__WORK TO BE COMPLETED__.
Output, word for word, every line from the start of the listing down to and including the line that contains "return right - left"; include nothing else.

Data items
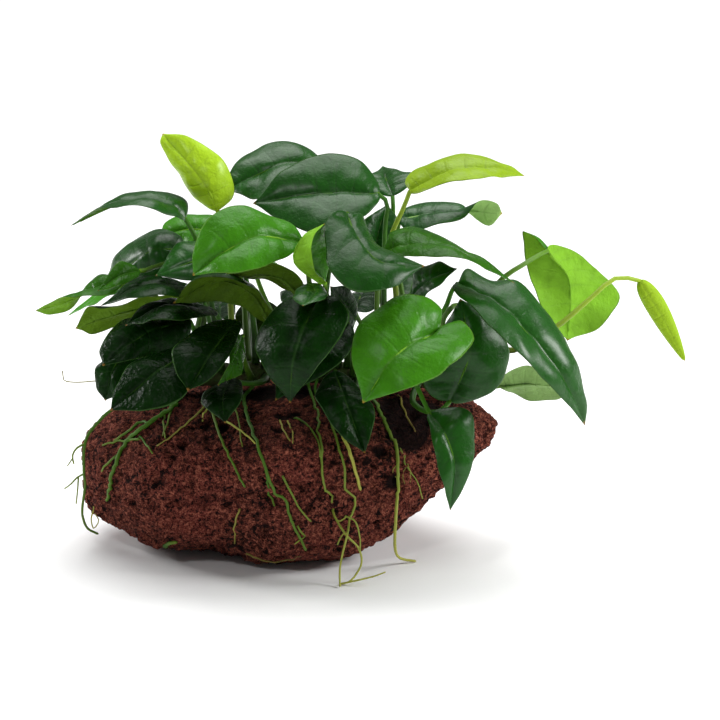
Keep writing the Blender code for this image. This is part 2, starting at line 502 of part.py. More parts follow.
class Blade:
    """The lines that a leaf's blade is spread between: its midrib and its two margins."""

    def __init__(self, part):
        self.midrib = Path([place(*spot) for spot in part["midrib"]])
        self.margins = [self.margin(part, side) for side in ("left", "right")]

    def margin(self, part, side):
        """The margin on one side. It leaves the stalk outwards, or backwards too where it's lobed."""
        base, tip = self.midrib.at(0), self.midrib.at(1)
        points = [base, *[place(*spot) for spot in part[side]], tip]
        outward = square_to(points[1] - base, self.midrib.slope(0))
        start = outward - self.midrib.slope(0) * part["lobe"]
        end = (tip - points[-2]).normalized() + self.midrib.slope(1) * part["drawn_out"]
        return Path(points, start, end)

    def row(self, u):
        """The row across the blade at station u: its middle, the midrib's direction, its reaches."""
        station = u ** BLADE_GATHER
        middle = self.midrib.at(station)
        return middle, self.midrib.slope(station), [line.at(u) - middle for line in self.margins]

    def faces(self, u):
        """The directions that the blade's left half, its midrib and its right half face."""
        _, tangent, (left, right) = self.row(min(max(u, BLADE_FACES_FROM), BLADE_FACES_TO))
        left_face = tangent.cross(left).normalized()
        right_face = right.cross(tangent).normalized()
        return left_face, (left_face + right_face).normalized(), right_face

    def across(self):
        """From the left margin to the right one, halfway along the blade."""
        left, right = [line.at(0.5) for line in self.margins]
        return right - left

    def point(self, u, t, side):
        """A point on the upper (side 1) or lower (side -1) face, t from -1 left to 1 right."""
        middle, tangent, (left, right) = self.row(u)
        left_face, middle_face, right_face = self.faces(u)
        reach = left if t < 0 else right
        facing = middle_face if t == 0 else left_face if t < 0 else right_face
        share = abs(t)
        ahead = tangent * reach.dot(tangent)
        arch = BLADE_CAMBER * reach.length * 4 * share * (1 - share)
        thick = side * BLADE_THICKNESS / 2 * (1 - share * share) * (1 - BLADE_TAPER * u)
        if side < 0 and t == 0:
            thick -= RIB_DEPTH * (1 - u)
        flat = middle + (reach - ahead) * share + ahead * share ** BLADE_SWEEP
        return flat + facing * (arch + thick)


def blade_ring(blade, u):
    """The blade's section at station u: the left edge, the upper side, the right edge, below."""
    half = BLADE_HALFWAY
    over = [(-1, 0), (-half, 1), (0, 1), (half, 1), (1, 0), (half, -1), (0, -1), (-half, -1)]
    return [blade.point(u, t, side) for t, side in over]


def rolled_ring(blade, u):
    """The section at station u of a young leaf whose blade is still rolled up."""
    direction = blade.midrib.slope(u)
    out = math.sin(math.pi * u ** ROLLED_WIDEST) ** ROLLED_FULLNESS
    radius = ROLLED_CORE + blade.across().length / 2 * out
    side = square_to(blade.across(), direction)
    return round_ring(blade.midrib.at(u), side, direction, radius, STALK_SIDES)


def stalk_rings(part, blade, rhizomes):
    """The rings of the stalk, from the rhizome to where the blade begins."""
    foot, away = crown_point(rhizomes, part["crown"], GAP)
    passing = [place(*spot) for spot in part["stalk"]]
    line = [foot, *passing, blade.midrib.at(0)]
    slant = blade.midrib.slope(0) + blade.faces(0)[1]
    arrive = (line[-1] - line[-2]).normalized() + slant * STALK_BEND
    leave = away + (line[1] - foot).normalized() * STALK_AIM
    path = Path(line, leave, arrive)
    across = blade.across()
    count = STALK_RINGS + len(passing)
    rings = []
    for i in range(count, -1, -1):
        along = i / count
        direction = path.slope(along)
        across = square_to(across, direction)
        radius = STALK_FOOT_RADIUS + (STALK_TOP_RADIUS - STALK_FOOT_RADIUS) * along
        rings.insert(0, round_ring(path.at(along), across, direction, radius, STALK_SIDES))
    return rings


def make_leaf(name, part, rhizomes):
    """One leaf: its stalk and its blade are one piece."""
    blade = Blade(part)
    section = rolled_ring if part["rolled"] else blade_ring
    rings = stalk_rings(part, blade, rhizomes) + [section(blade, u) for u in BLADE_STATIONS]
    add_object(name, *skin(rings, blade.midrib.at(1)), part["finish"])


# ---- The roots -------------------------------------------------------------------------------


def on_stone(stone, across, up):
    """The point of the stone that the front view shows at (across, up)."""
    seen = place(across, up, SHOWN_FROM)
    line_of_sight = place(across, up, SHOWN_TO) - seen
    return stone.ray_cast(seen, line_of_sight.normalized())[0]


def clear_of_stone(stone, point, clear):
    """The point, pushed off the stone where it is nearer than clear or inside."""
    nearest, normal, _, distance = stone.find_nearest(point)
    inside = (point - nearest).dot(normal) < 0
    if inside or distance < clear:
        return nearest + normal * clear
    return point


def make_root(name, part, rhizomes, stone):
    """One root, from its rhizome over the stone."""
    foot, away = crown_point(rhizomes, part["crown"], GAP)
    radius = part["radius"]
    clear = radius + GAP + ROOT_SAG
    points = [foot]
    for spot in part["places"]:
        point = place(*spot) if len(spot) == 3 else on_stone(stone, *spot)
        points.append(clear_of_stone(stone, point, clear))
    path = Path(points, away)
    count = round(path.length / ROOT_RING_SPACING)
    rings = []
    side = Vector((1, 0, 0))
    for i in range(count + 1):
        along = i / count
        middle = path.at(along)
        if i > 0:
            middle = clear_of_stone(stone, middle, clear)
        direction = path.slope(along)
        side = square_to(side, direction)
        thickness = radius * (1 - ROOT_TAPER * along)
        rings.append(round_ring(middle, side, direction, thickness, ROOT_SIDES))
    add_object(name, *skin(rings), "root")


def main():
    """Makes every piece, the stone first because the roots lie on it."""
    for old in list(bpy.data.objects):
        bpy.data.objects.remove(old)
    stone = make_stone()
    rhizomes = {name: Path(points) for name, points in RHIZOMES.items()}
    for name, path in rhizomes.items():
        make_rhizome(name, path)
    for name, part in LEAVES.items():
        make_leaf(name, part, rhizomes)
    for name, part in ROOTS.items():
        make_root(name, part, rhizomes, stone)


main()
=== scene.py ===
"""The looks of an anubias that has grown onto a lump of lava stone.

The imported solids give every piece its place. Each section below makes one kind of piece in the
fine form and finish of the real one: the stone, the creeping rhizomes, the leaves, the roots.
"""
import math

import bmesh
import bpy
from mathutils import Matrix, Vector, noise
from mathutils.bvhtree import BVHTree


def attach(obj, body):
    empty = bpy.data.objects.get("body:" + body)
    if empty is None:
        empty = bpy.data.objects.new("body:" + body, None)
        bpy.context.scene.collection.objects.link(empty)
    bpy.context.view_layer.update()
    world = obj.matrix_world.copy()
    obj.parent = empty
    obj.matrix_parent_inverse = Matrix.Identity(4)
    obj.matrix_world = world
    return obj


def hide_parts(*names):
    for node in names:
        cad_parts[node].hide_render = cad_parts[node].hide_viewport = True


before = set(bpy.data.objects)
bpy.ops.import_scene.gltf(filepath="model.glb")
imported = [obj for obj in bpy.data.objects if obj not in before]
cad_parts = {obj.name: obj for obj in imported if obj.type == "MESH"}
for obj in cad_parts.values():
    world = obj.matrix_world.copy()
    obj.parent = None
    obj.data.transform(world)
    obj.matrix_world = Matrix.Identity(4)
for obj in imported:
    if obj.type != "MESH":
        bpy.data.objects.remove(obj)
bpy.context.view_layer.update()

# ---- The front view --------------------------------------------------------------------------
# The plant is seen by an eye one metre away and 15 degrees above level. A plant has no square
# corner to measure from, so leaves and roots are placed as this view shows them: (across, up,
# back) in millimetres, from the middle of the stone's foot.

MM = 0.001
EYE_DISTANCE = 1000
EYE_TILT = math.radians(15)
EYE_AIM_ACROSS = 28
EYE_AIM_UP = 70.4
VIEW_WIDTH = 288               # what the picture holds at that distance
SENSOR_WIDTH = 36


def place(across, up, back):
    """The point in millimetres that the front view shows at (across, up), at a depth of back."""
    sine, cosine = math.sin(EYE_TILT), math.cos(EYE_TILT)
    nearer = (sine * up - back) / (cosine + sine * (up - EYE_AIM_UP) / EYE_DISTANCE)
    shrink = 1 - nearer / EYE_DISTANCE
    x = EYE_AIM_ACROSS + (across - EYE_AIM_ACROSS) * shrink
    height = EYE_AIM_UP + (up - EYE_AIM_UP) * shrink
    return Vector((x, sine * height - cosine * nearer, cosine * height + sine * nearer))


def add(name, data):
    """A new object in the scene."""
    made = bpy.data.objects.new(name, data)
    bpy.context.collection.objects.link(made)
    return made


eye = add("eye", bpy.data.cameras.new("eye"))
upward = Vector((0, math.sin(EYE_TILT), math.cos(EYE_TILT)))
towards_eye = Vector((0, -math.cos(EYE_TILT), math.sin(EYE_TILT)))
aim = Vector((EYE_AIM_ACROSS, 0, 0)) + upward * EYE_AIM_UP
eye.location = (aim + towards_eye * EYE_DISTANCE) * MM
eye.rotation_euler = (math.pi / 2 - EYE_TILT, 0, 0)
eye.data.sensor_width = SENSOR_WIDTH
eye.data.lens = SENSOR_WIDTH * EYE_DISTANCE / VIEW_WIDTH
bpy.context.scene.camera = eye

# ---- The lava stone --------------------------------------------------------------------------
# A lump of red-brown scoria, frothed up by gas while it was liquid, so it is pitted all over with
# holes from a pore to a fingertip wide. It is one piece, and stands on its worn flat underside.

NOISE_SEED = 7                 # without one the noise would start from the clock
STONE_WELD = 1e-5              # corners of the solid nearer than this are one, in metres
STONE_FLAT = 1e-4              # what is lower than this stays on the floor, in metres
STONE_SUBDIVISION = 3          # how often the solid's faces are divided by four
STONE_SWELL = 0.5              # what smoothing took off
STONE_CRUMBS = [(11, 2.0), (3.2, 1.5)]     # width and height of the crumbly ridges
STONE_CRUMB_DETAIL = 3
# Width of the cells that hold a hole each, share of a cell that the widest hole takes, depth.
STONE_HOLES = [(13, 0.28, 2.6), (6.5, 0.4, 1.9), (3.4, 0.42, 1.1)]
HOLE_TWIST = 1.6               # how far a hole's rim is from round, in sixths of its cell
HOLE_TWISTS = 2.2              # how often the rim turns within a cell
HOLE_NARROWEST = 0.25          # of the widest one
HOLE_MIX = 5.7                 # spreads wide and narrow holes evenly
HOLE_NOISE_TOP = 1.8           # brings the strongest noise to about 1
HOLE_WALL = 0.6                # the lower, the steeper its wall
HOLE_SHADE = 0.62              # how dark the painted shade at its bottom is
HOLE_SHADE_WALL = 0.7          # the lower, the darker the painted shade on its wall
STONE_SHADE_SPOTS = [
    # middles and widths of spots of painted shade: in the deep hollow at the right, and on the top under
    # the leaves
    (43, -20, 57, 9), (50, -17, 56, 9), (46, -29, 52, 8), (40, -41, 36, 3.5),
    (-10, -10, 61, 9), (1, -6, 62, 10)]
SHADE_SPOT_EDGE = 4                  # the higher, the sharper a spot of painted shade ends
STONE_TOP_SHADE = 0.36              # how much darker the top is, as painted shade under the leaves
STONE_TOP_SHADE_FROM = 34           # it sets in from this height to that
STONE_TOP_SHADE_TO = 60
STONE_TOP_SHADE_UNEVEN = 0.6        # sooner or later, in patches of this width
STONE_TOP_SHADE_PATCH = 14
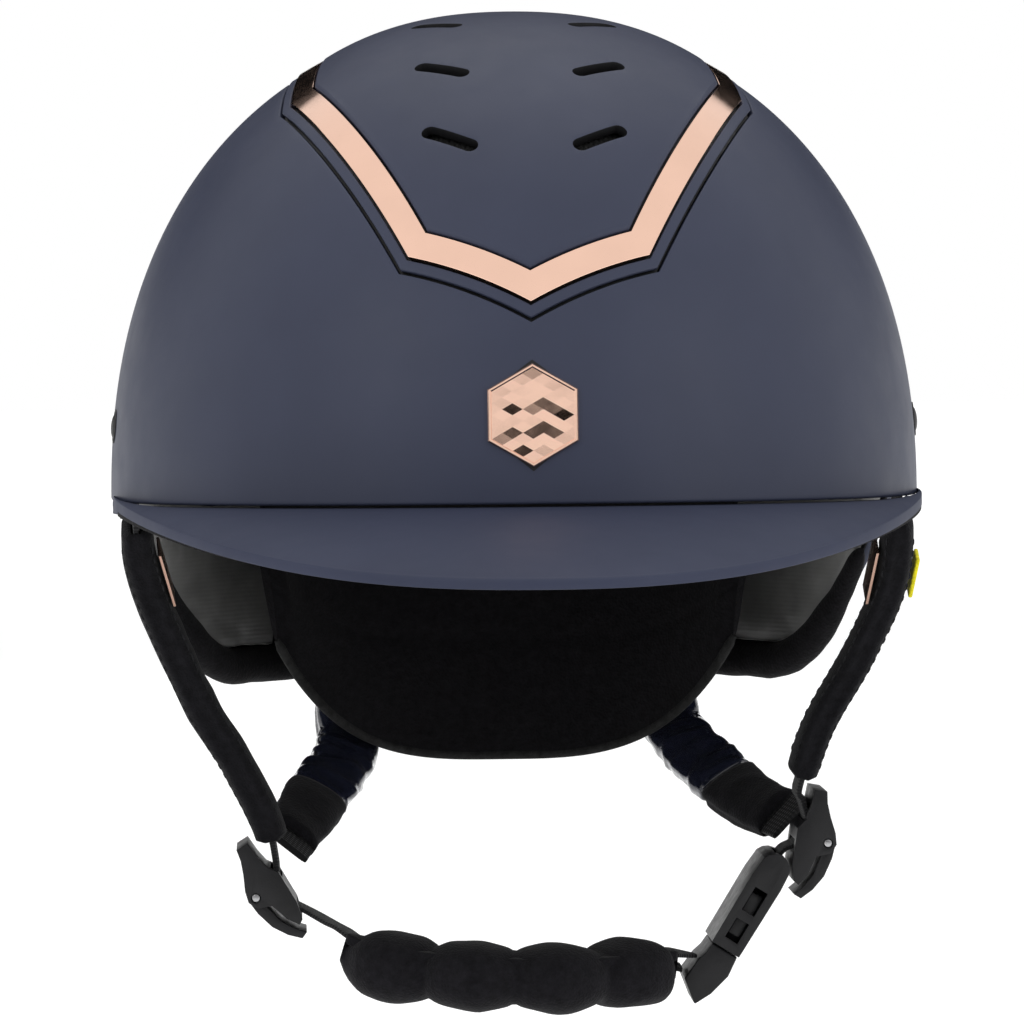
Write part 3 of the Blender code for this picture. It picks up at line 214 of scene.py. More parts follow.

__WRITTEN ANSWER__.
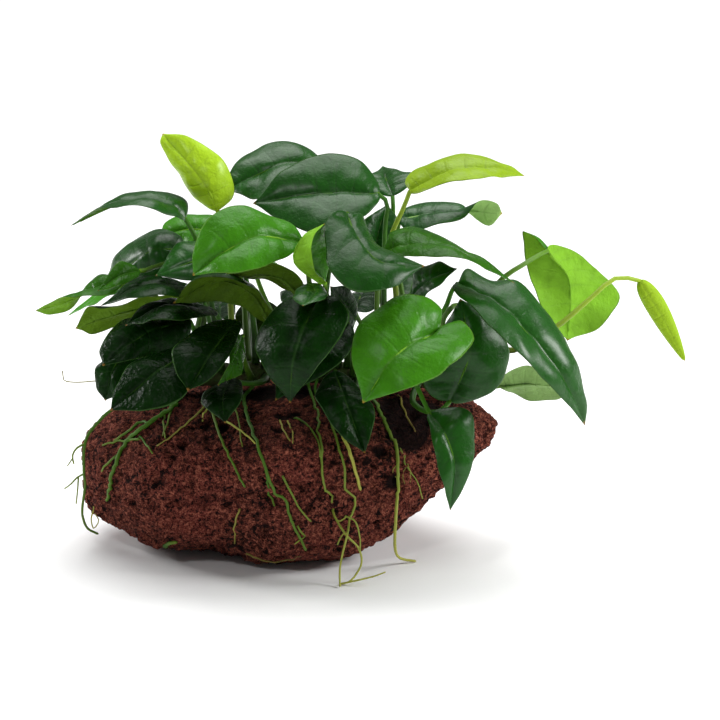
Keep writing the Blender code for this image. This is part 2, starting at line 502 of part.py. More parts follow.
class Blade:
    """The lines that a leaf's blade is spread between: its midrib and its two margins."""

    def __init__(self, part):
        self.midrib = Path([place(*spot) for spot in part["midrib"]])
        self.margins = [self.margin(part, side) for side in ("left", "right")]

    def margin(self, part, side):
        """The margin on one side. It leaves the stalk outwards, or backwards too where it's lobed."""
        base, tip = self.midrib.at(0), self.midrib.at(1)
        points = [base, *[place(*spot) for spot in part[side]], tip]
        outward = square_to(points[1] - base, self.midrib.slope(0))
        start = outward - self.midrib.slope(0) * part["lobe"]
        end = (tip - points[-2]).normalized() + self.midrib.slope(1) * part["drawn_out"]
        return Path(points, start, end)

    def row(self, u):
        """The row across the blade at station u: its middle, the midrib's direction, its reaches."""
        station = u ** BLADE_GATHER
        middle = self.midrib.at(station)
        return middle, self.midrib.slope(station), [line.at(u) - middle for line in self.margins]

    def faces(self, u):
        """The directions that the blade's left half, its midrib and its right half face."""
        _, tangent, (left, right) = self.row(min(max(u, BLADE_FACES_FROM), BLADE_FACES_TO))
        left_face = tangent.cross(left).normalized()
        right_face = right.cross(tangent).normalized()
        return left_face, (left_face + right_face).normalized(), right_face

    def across(self):
        """From the left margin to the right one, halfway along the blade."""
        left, right = [line.at(0.5) for line in self.margins]
        return right - left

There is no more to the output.